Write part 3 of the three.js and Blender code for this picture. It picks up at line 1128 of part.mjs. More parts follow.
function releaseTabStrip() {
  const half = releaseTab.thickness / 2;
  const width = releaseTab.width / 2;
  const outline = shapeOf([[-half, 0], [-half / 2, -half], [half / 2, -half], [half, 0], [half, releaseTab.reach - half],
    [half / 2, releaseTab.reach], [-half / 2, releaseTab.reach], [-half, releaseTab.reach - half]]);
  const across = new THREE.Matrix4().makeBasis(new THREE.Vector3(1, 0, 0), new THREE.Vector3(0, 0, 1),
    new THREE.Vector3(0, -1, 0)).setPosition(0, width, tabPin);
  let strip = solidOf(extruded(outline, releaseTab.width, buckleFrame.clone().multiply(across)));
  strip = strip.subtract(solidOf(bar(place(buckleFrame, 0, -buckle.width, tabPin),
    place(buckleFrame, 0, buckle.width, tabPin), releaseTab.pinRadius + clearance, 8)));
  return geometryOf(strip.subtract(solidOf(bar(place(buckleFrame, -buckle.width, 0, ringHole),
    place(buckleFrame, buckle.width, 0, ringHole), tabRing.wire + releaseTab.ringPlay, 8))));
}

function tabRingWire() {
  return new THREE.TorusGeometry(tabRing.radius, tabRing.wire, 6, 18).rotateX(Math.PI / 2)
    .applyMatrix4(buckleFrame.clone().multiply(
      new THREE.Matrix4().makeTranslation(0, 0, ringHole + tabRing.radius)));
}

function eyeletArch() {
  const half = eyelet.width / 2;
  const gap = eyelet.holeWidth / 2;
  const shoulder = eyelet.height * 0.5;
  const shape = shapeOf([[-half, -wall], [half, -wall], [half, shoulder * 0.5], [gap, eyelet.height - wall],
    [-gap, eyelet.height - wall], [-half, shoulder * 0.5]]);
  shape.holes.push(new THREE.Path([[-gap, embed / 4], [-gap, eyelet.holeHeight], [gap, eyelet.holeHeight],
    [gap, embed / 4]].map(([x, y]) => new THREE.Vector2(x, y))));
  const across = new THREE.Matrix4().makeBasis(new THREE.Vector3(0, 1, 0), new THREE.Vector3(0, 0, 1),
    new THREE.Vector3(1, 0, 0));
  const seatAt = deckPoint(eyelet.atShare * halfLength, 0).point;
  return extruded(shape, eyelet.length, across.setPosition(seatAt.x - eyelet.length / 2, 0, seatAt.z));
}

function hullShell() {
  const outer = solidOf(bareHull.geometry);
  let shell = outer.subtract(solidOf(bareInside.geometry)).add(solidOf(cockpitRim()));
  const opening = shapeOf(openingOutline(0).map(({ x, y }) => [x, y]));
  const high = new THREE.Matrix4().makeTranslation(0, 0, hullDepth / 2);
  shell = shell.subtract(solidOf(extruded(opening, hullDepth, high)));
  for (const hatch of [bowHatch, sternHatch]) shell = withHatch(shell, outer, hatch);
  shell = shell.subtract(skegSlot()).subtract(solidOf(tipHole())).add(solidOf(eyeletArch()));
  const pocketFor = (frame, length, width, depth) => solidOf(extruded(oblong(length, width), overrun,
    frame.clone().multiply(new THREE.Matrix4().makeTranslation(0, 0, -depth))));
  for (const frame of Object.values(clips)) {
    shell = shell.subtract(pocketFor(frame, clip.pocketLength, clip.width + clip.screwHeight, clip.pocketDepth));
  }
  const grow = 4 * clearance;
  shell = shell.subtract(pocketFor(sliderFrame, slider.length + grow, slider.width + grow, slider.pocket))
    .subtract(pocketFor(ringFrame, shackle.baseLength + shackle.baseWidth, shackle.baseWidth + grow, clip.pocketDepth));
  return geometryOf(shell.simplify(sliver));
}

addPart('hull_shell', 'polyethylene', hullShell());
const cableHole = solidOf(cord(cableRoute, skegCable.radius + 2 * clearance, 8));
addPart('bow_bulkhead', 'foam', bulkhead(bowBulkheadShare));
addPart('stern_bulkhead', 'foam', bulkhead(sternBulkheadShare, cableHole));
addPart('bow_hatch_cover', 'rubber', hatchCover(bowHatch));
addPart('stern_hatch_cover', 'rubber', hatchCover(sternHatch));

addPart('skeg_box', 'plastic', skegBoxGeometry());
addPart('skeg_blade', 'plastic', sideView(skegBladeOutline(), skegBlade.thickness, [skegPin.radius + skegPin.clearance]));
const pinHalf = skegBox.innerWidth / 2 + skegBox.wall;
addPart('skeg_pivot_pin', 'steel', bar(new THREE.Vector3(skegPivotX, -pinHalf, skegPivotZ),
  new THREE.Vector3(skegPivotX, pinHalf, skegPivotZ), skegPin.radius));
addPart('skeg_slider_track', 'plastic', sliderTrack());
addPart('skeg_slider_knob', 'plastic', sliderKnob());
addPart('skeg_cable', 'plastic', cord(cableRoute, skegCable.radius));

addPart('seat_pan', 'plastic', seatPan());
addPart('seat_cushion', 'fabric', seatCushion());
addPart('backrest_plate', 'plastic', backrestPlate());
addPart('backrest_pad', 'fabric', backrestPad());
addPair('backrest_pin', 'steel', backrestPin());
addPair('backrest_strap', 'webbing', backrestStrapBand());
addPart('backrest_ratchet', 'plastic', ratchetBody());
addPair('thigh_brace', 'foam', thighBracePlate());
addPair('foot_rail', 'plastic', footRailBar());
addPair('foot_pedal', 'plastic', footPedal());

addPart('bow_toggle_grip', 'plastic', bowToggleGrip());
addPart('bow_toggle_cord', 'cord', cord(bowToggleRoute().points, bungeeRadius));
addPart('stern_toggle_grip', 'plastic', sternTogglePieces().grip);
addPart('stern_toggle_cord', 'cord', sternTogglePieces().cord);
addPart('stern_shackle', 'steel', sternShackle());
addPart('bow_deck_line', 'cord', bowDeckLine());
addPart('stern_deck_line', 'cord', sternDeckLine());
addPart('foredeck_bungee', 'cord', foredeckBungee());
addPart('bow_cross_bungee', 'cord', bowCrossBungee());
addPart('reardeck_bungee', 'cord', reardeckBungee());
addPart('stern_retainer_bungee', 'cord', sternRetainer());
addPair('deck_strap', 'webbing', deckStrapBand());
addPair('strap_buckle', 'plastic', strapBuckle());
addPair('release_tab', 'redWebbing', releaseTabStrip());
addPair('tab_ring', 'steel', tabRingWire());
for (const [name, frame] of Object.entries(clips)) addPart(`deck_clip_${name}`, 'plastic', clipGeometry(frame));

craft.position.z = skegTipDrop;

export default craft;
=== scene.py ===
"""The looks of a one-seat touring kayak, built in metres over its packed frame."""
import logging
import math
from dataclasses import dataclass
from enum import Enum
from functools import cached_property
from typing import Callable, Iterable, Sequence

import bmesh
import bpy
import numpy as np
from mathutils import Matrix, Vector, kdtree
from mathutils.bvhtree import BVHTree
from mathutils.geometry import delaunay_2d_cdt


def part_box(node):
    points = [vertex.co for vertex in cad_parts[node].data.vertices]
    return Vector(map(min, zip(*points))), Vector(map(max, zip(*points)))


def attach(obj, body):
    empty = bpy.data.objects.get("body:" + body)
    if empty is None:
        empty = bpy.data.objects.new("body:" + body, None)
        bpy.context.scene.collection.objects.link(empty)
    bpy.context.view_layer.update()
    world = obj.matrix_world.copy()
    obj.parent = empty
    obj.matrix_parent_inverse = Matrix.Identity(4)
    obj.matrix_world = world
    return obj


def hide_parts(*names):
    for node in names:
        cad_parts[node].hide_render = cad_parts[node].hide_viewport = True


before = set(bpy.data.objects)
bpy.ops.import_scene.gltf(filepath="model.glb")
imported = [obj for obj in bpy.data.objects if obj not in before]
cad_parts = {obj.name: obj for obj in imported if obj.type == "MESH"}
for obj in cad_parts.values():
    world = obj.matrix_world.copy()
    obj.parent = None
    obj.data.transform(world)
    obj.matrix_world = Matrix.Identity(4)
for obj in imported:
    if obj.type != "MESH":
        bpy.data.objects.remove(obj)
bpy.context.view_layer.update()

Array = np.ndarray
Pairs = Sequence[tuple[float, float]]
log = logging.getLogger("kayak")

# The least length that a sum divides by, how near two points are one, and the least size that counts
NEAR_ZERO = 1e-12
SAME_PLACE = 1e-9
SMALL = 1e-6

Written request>
Retype precisely, and only, the span of lines that opens at the line containing "addPart('bow_toggle_grip', 'plastic', bowToggleGrip());" and closes at the line containing "for node in", both inclusive.

Correct response>
addPart('bow_toggle_grip', 'plastic', bowToggleGrip());
addPart('bow_toggle_cord', 'cord', cord(bowToggleRoute().points, bungeeRadius));
addPart('stern_toggle_grip', 'plastic', sternTogglePieces().grip);
addPart('stern_toggle_cord', 'cord', sternTogglePieces().cord);
addPart('stern_shackle', 'steel', sternShackle());
addPart('bow_deck_line', 'cord', bowDeckLine());
addPart('stern_deck_line', 'cord', sternDeckLine());
addPart('foredeck_bungee', 'cord', foredeckBungee());
addPart('bow_cross_bungee', 'cord', bowCrossBungee());
addPart('reardeck_bungee', 'cord', reardeckBungee());
addPart('stern_retainer_bungee', 'cord', sternRetainer());
addPair('deck_strap', 'webbing', deckStrapBand());
addPair('strap_buckle', 'plastic', strapBuckle());
addPair('release_tab', 'redWebbing', releaseTabStrip());
addPair('tab_ring', 'steel', tabRingWire());
for (const [name, frame] of Object.entries(clips)) addPart(`deck_clip_${name}`, 'plastic', clipGeometry(frame));

craft.position.z = skegTipDrop;

export default craft;
=== scene.py ===
"""The looks of a one-seat touring kayak, built in metres over its packed frame."""
import logging
import math
from dataclasses import dataclass
from enum import Enum
from functools import cached_property
from typing import Callable, Iterable, Sequence

import bmesh
import bpy
import numpy as np
from mathutils import Matrix, Vector, kdtree
from mathutils.bvhtree import BVHTree
from mathutils.geometry import delaunay_2d_cdt


def part_box(node):
    points = [vertex.co for vertex in cad_parts[node].data.vertices]
    return Vector(map(min, zip(*points))), Vector(map(max, zip(*points)))


def attach(obj, body):
    empty = bpy.data.objects.get("body:" + body)
    if empty is None:
        empty = bpy.data.objects.new("body:" + body, None)
        bpy.context.scene.collection.objects.link(empty)
    bpy.context.view_layer.update()
    world = obj.matrix_world.copy()
    obj.parent = empty
    obj.matrix_parent_inverse = Matrix.Identity(4)
    obj.matrix_world = world
    return obj


def hide_parts(*names):
    for node in names:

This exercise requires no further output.